Türkiye’de sadece siyaset ve toplum düzeyinde değil kültür, sanat,
edebiyat alanlarında da tartışmalı bir kavramdır ‘iktidar’ ve kimin
‘muktedir’ olduğu. Sözgelimi sol ve sosyalist düşünceden birçok aydın
siyasal iktidarın hep sağ tandanslı partilerde olmasına karşın kültürel
iktidarın solda ve sosyalistlerde olduğunu düşünerek teselli etmişlerdir
kendilerini. Solun kültürel açıdan muktedir konumda olduğunu, bunun
sebeplerinin ise dış mihraklar olduğunu düşünen bir kısım sağcı ise
teselliyi solun temsil ettiği varsayılan ‘kozmopolit kültüre’ karşı
‘halkın kültürü’ne destek çıkmaya çabalar. Bütün bu tartışma ve
çabalarda gözden kaçırılan birçok nokta vardır elbette. Bu
belirsizlikler sadece “kültürel iktidar”, “kültürel rejimler”, “kültürel
vesayet” kavramlarını ve bu kavramlar eşliğinde “kültür” ile “siyaset”,
“kültür” ile “düşünce” ilişkilerini detaylı bir şekilde tartışmayı
gerekli kılıyor.
Şair-Yazar Hakan Arslanbenzer’in son 10 yılda
başta Atlılar, Fayrap, Dergah gibi edebiyat dergileri olmak üzere
çeşitli yayın organlarında yazdığı makale ve denemelerini bir araya
getiren “Türkiye’de Kültürel İktidar Solda mı?” adlı kitap bu sorunları
nesnel, Müslüman ve halkçı bir bakış açısıyla yorumlayıp sadeleştirmeye
çalışıyor.
Arslanbenzer’in soruya verdiği cevap açık: Ne sol ne
de sağ Türkiye’de kültürel iktidara sahip. Çünkü bunlar bizatihi
kültürün “üreticisi” değiller. Türkiye’deki mevcut kültürün iki üretici
kaynağı vardır. Bunlardan ilki Türk halkı iken ikincisi AB ve ABD’dir.

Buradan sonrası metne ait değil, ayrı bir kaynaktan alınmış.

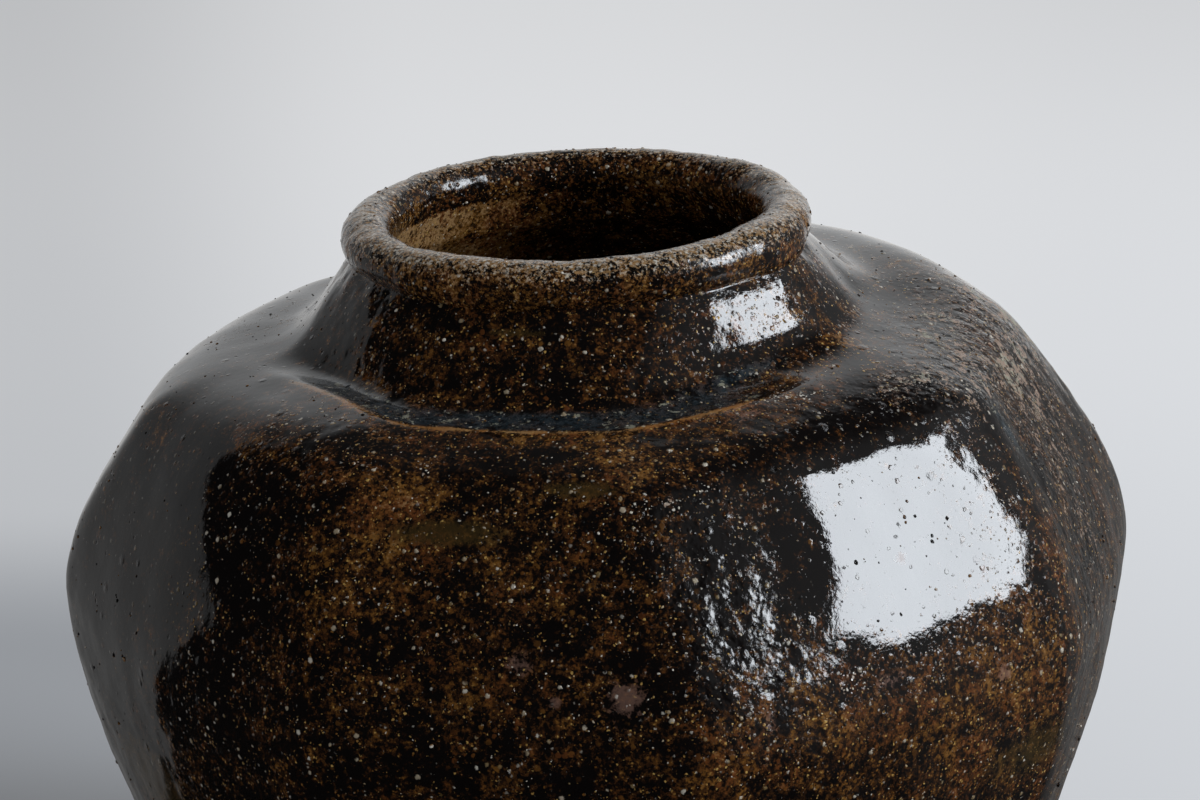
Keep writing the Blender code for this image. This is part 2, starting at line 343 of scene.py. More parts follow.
def floor_material():
    """Pale and matt, painted paler far off, with a painted glow for the camera and a painted shadow
    on the left, and for mirrored rays as bright as the room there.
    """
    material, tree = empty_material("pale_floor")
    place = Wire.new(tree, "ShaderNodeTexCoord", output="Object")
    mirrored = Wire.new(tree, "ShaderNodeLightPath", output="Is Glossy Ray")
    seen = Wire.new(tree, "ShaderNodeLightPath", output="Is Camera Ray")
    rightwards, backwards = part(place, 0), part(place, 1)
    slope = rightwards / (backwards + FAN_POINT_AHEAD).most(FAN_LEAST_REACH)
    # painted shadow: behind the jar on the left the colour is mixed towards a darker one
    painted_shadow = (PAINTED_SHADOW_SLOPE - slope).between(0.0, PAINTED_SHADOW_EASE) * (1 - backwards.between(*PAINTED_SHADOW_GOES))
    painted_shadow = painted_shadow * backwards.between(*PAINTED_SHADOW_COMES) * rightwards.between(*PAINTED_SHADOW_SIDE)
    far = backwards.between(*FLOOR_FAR_STARTS)
    colour = mixed(far, FLOOR_NEAR_COLOUR, FLOOR_FAR_COLOUR)
    colour = mixed(painted_shadow, colour, FLOOR_PAINTED_SHADOW_COLOUR)
    matt = Wire.new(tree, "ShaderNodeBsdfDiffuse", None, {"Color": colour})
    # painted glow: emission that only camera rays see
    painted_glow_share = PAINTED_GLOW_NEAR_SHARE + (1.0 - PAINTED_GLOW_NEAR_SHARE) * backwards.between(*PAINTED_GLOW_FAR_STARTS)
    painted_glow_strength = PAINTED_GLOW_AT_LEFT + PAINTED_GLOW_IN_MIDDLE * slope.between(*PAINTED_GLOW_MIDDLE_SLOPES)
    painted_glow_strength = painted_glow_strength + PAINTED_GLOW_AT_RIGHT * slope.between(*PAINTED_GLOW_RIGHT_SLOPES)
    painted_glow_strength = painted_glow_strength * (1 - painted_shadow) * painted_glow_share
    painted_glow = Wire.new(tree, "ShaderNodeEmission", None, {"Strength": painted_glow_strength * seen})
    lit = Wire.new(tree, "ShaderNodeAddShader", None, {0: matt, 1: painted_glow})
    reach = (rightwards * rightwards + backwards * backwards) ** 0.5 + JAR_REACH
    spread = brightness_behind(rightwards / reach, backwards / reach, reach * 0.0)
    glow = spread * (GLOW_NEAR_SHARE + (1.0 - GLOW_NEAR_SHARE) * reach.between(*GLOW_STARTS))
    shine = Wire.new(tree, "ShaderNodeEmission", None, {"Strength": glow})
    both = Wire.new(tree, "ShaderNodeMixShader", None, {0: mirrored, 1: lit, 2: shine})
    Wire.new(tree, "ShaderNodeOutputMaterial", None, {"Surface": both})
    return material


floor_mesh.materials.append(floor_material())
print("floor:", 2 * FLOOR_REACH, "m wide")

# %% [markdown]
# ## The form of the jar
# The potter's sizes come first: the round form that the wall would have on a wheel. The
# outline of its outer face swells to the belly, closes to the shoulder, turns flat for
# the ledge and rises to the lip. The inner face runs one wall's thickness inside it.

# %% Sizes of the round form
FOOT_RADIUS = 0.0600
BELLY_RADIUS = 0.1080
LIP_RING_RADIUS = 0.0413
LIP_ROLL_RADIUS = 0.0047
NECK_SPREAD = 0.0172
LEDGE_WIDTH = 0.0085
SHOULDER_WIDTH = 0.0154
BELLY_HEIGHT = 0.1180
SHOULDER_RISE = 0.0460
LEDGE_RISE = 0.0045
NECK_RISE = 0.0208
WALL = 0.0075
FLOOR_THICKNESS = 0.0100
SLAB_EDGE = 0.0060
FOOT_BEVEL = 0.0018
BELLY_LAP = 0.0070
LEDGE_DIP = 0.0007
SHOULDER_BEND = 0.0075
NECK_FOOT_BEND = 0.0050
LIP_OUTER_SEAT_DEGREES = -50.0
LIP_INNER_SEAT_DEGREES = 210.0
SWELL_POWER = 1.6

NECK_FOOT_RADIUS = LIP_RING_RADIUS + NECK_SPREAD
LEDGE_RADIUS = NECK_FOOT_RADIUS + LEDGE_WIDTH
SHOULDER_RADIUS = LEDGE_RADIUS + SHOULDER_WIDTH
SHOULDER_HEIGHT = BELLY_HEIGHT + SHOULDER_RISE
LEDGE_HEIGHT = SHOULDER_HEIGHT + LEDGE_RISE
LIP_HEIGHT = LEDGE_HEIGHT + NECK_RISE
print("lip height:", round(LIP_HEIGHT / MILLIMETRE, 1), "mm")

# %% Outline helpers
DENSE = 240


def lower_wall(share):
    """The outer face from the foot to the belly, as radius and height."""
    swell = 1.0 - (1.0 - share) ** SWELL_POWER
    return np.stack([FOOT_RADIUS + (BELLY_RADIUS - FOOT_RADIUS) * swell, BELLY_HEIGHT * share], -1)


def upper_wall(share):
    """The outer face from the belly to the turn of the shoulder."""
    radius = BELLY_RADIUS - (BELLY_RADIUS - SHOULDER_RADIUS) * share**SWELL_POWER
    return np.stack([radius, BELLY_HEIGHT + SHOULDER_RISE * share], -1)


def lip(degrees):
    """Points on the round section of the rolled lip."""
    angle = np.radians(degrees)
    across = LIP_RING_RADIUS + LIP_ROLL_RADIUS * np.cos(angle)
    return np.stack([across, LIP_HEIGHT + LIP_ROLL_RADIUS * np.sin(angle)], -1)


def towards(start, end, distance):
    """The point that lies this far from start on the way to end."""
    way = end - start
    return start + way / np.linalg.norm(way) * distance


def bend(start, corner, end):
    """A soft bend that leaves start and reaches end round a corner."""
    share = np.linspace(0.0, 1.0, DENSE)[:, None]
    first = start + (corner - start) * share
    second = corner + (end - corner) * share
    return first + (second - first) * share


def marks_along(line):
    """How far along a line each of its points lies."""
    return np.append(0.0, np.cumsum(np.linalg.norm(np.diff(line, axis=0), axis=1)))


def spaced(line, spacing):
    """The same line with its points this far apart."""
    marks = marks_along(line)
    steps = np.linspace(0.0, marks[-1], max(int(round(marks[-1] / spacing)), 1) + 1)
    return np.stack([np.interp(steps, marks, line[:, axis]) for axis in range(2)], -1)


def smoothed(values, width):
    """Values along a row, each blurred over this many of its neighbours, ends kept."""
    reach = int(3 * width) + 1
    steps = np.arange(-reach, reach + 1)
    weights = np.exp(-0.5 * (steps / width) ** 2)
    weights /= weights.sum()
    first, last = values[0], values[-1]
    ahead = 2 * first - values[1 : reach + 1][::-1]
    after = 2 * last - values[-reach - 1 : -1][::-1]
    padded = np.concatenate([ahead, values, after])
    return np.convolve(padded, weights, "valid")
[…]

Bir anlamda Türkiye’de muktedir görünen ve bu muktedir konumlarıyla
halkın ensesinde boza pişirip halkı aşağılayan aydınlar AB ve ABD’nin
Türkiye’deki kültür komiserleri...
Kültürün üreticisi halktır
Türkiye’de kültürel iktidarın solda olmadığını, sağda da olmadığını;
dışarıya şartlı bağımlı bir iktidarın söz konusu olduğunu söylüyor
Arslanbenzer. Bu düşünce Batılılaşma karşıtı birçok düşünürümüzün de
hareket noktası. Arslanbenzer’in üzerinde durup aydınlattığı nokta ise
bu iktidarın yürütücülerinin sol değil; kültürel karakolun hadimliğini
üstlenen seçkinci anlayış olduğu...
Kitaptaki diğer makaleler de
yine halkçı kültür, halkçı edebiyat, edebiyat ve siyaset, edebiyat ve
kültürel meseleler etrafında yazılmış. Kitaptaki makaleler sadece
kültürel iktidar ve vesayet sorunlarını ele almıyor. Arslanbenzer 3
bölüme ayırdığı kitabın ilk bölümünü kültürel iktidar sorununa ayırırken
diğer iki bölümde önemli düşünce ve kültür adamlarının eserlerinin
nasıl okunması gerektiği, siyaset ve şiir, siyaset ve edebiyat
ilişkileri hakkındaki düşüncelerini kaleme alıyor.